Toni Morrison’s A Mercy is told in a beautiful yet devastatingly honest way. Each narrative voice is distinct, adding enormous depth to the whole right down to the last voice with its final poignant message. It is an outstanding novel.
Morrison's ... A Mercy is an easy and seductive read, though its structure has much in common with earlier, more challenging, offerings. As with Love, its narrative structure builds, 'like a crystal;' the characters' stories gradually converge around central themes to create the power of the overall narrative, and so the ending is both devastating and satisfying. As always with Morrison, the language here is so rich that it takes a careful read in order to fully appreciate the density of images and vivid specificity of the detail. A Mercy is a stunning and significant book that fills an essential gap in the American story.
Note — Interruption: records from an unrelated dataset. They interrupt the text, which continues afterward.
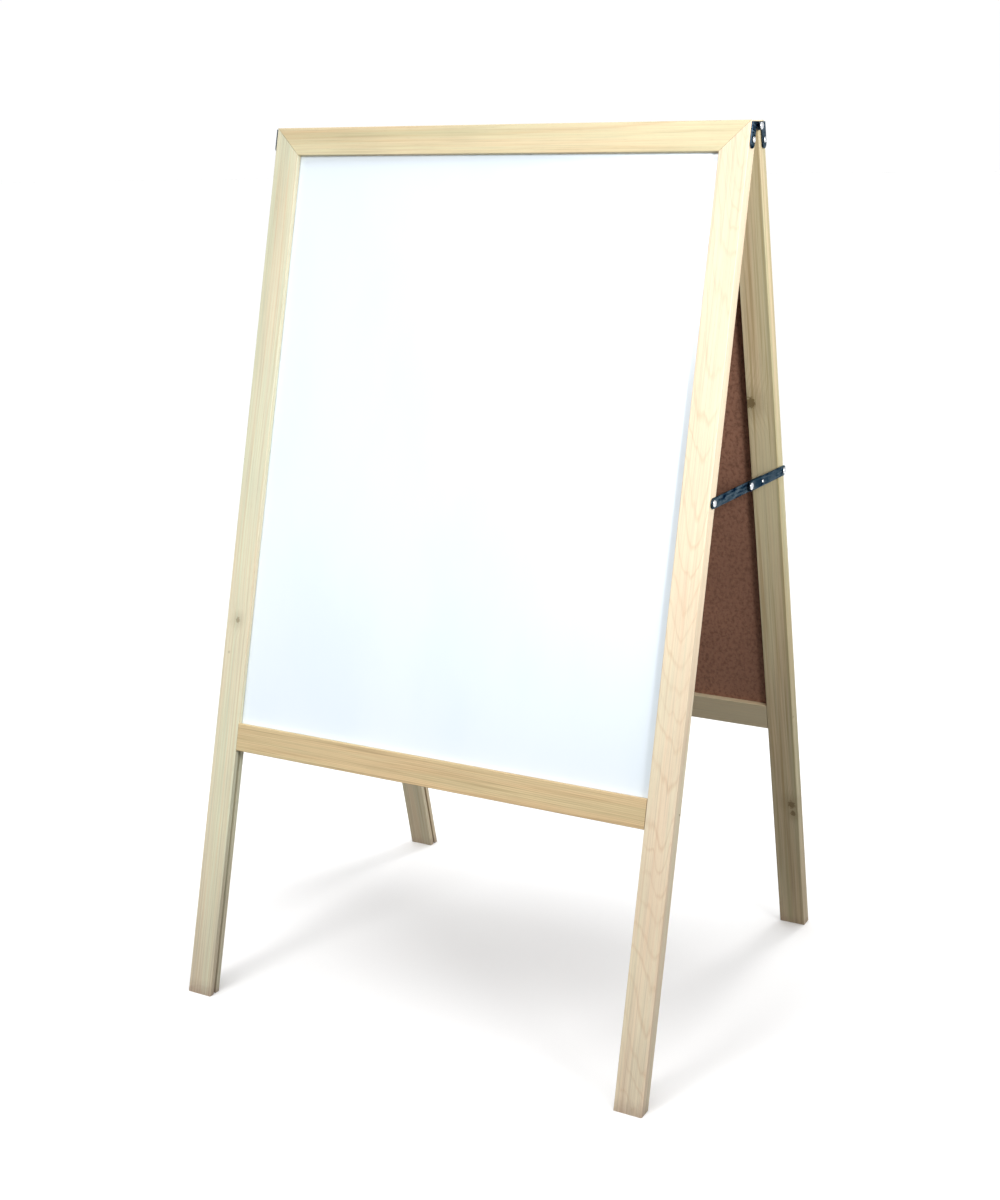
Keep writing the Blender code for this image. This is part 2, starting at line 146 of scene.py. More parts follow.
def label_of(where, side):
    """Left or right for someone who reads the front."""
    return "right" if (side == 1) == (where == "front") else "left"


# ---------------------------------------------------------------- mesh helpers

def new_object(name, bm, place):
    mesh = bpy.data.meshes.new(name)
    bm.to_mesh(mesh)
    bm.free()
    obj = bpy.data.objects.new(name, mesh)
    bpy.context.scene.collection.objects.link(obj)
    obj.matrix_world = place
    return obj


def bake_modifiers(obj):
    """Replaces an object's mesh by what its modifiers make of it."""
    bpy.context.view_layer.update()
    graph = bpy.context.evaluated_depsgraph_get()
    evaluated = obj.evaluated_get(graph)
    mesh = bpy.data.meshes.new_from_object(evaluated, preserve_all_data_layers=True, depsgraph=graph)
    obj.modifiers.clear()
    obj.data = mesh


def carve(obj, cutters):
    """Cuts the cutters out of an object and removes them."""
    for cutter in cutters:
        modifier = obj.modifiers.new("cut", "BOOLEAN")
        modifier.operation = "DIFFERENCE"
        modifier.solver = "EXACT"
        modifier.object = cutter
    bake_modifiers(obj)
    for cutter in cutters:
        bpy.data.objects.remove(cutter, do_unlink=True)


def smooth(obj):
    """Smooth shading that keeps the flat faces flat and the sharp edges sharp."""
    obj.data.shade_smooth()
    obj.data.set_sharp_from_angle(angle=SHARP_ANGLE)
    weighted = obj.modifiers.new("flat_faces", "WEIGHTED_NORMAL")
    weighted.keep_sharp = True
    bake_modifiers(obj)


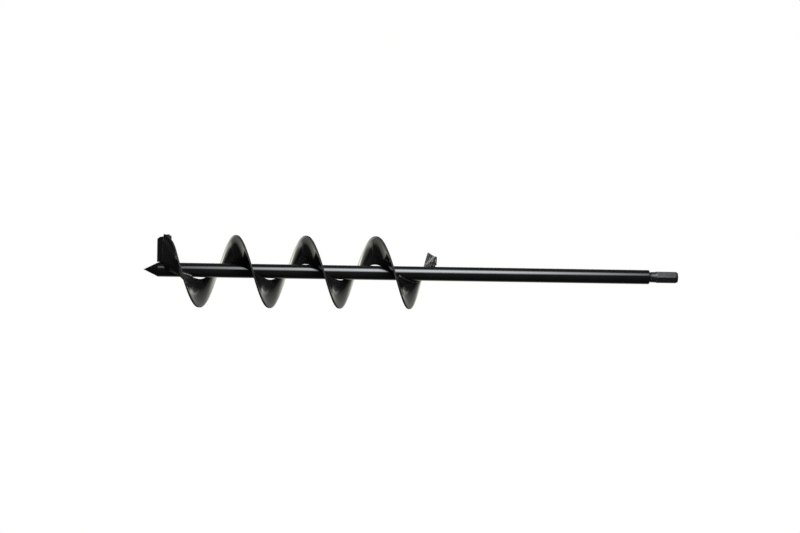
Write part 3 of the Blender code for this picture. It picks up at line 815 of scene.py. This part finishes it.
def make_root_beads(material):
    """Beads between the flight and the tube. The first is the widest, and the tail's is on the tip side."""
    for index, (name, (start, end)) in enumerate(ROOT_WELD_ANGLES.items()):
        at_start = name == "flight_start_weld"
        lift = START_BEAD_LIFT if at_start else ROOT_BEAD_LIFT
        radius = START_BEAD_RADIUS if at_start else ROOT_BEAD_RADIUS
        path = root_path(start, end, lift)
        make_bead(name, path, radius, ROOT_BEAD_FLATNESS, material, ROOT_BEAD_SEED + index)
    tail = root_path(*TAIL_WELD_ANGLES, -ROOT_BEAD_LIFT)
    make_bead("flight_tail_weld", tail, ROOT_BEAD_RADIUS, 1.0, material, TAIL_BEAD_SEED)


def blade_weld_paths():
    """Each blade weld's corners, radius and flatness, in the order in which they are laid."""
    edge = []
    for height in EDGE_WELD_HEIGHTS:
        foot = flight_point(FLIGHT_START_ANGLE, height)
        chord = (foot - blade_origin()).dot(CHORD_AXIS) + EDGE_WELD_CHORD_SHIFT
        edge.append(blade_point(chord, EDGE_WELD_DEPTH, foot.y))
    outer = BLADE_OUTER_HEIGHT + RIM_WELD_LIFT
    rim = [blade_point(chord, RIM_WELD_DEPTH, outer) for chord in RIM_WELD_CHORDS]
    behind = BLADE_CHORD + TRAILING_WELD_CHORD_SHIFT
    trailing = [blade_point(behind, TRAILING_WELD_DEPTH, height) for height in TRAILING_WELD_HEIGHTS]
    root = BLADE_INNER_HEIGHT + BLADE_ROOT_WELD_LIFT
    front = [blade_point(chord, -BLADE_ROOT_WELD_OFFSET, root) for chord in FRONT_ROOT_WELD_CHORDS]
    back_depth = BLADE_THICKNESS + BLADE_ROOT_WELD_OFFSET
    back = [blade_point(chord, back_depth, root) for chord in BACK_ROOT_WELD_CHORDS]
    return {
        "blade_edge_weld": (edge, EDGE_BEAD_RADIUS, 1.0),
        "blade_rim_weld": (rim, BLADE_BEAD_RADIUS, 1.0),
        "blade_trailing_weld": (trailing, TRAILING_BEAD_RADIUS, 1.0),
        "blade_root_weld": (front, BLADE_BEAD_RADIUS, BLADE_ROOT_FLATNESS),
        "blade_back_root_weld": (back, BLADE_BEAD_RADIUS, BLADE_ROOT_FLATNESS),
    }


def make_blade_beads(material):
    for index, (name, (corners, radius, flatness)) in enumerate(blade_weld_paths().items()):
        make_bead(name, corners, radius, flatness, material, BLADE_BEAD_SEED + index)


# ---------------------------------------------------------------- materials


def add_node(tree, kind, inputs=None, **settings):
    """New shader node. An input is a value, or a socket to link it to."""
    node = tree.nodes.new(kind)
    for name, value in settings.items():
        setattr(node, name, value)
    for name, value in (inputs or {}).items():
        if isinstance(value, bpy.types.NodeSocket):
            tree.links.new(value, node.inputs[name])
        else:
            node.inputs[name].default_value = value
    return node


def new_shader(name):
    material = bpy.data.materials.new(name)
    material.use_nodes = True
    tree = material.node_tree
    shader = tree.nodes["Principled BSDF"]
    place = add_node(tree, "ShaderNodeTexCoord").outputs["Object"]
    return material, tree, shader, place


def speckle(tree, place, scale, detail=2.0, roughness=0.5):
    settings = {"Vector": place, "Scale": scale, "Detail": detail, "Roughness": roughness}
    return add_node(tree, "ShaderNodeTexNoise", settings).outputs["Fac"]


def remap(tree, value, low, high, to_low, to_high):
    settings = {"Value": value, "From Min": low, "From Max": high, "To Min": to_low, "To Max": to_high}
    return add_node(tree, "ShaderNodeMapRange", settings).outputs["Result"]


def combine(tree, operation, first, second):
    return add_node(tree, "ShaderNodeMath", {0: first, 1: second}, operation=operation).outputs[0]


def mix_colour(tree, share, first, second):
    settings = {0: share, 6: first, 7: second}
    return add_node(tree, "ShaderNodeMix", settings, data_type="RGBA").outputs[2]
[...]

In its first pages, Morrison’s latest novel seems to be a retread of the author’s old themes, settings, and narrative voice; however, it quickly achieves its own brilliant identity ... poetic ... [a] short but deeply involving story. A fitting companion to her highly regarded Beloved.
Morrison’s lyricism infuses the shifting voices of her characters as they describe a brutal society being forged in the wilderness. Morrison’s unflinching narrative is all the more powerful for its relative brevity; it takes hold of the reader and doesn’t let go until the wrenching final-page crescendo.
Gorgeous language and powerful understanding of the darkest regions in the human heart compensate for the slightly schematic nature of the characters and the plot. Better seen as a lengthy prose poem than a novel, this allusive, elusive little gem adds its own shadowy luster to the Nobel laureate’s shimmering body of work.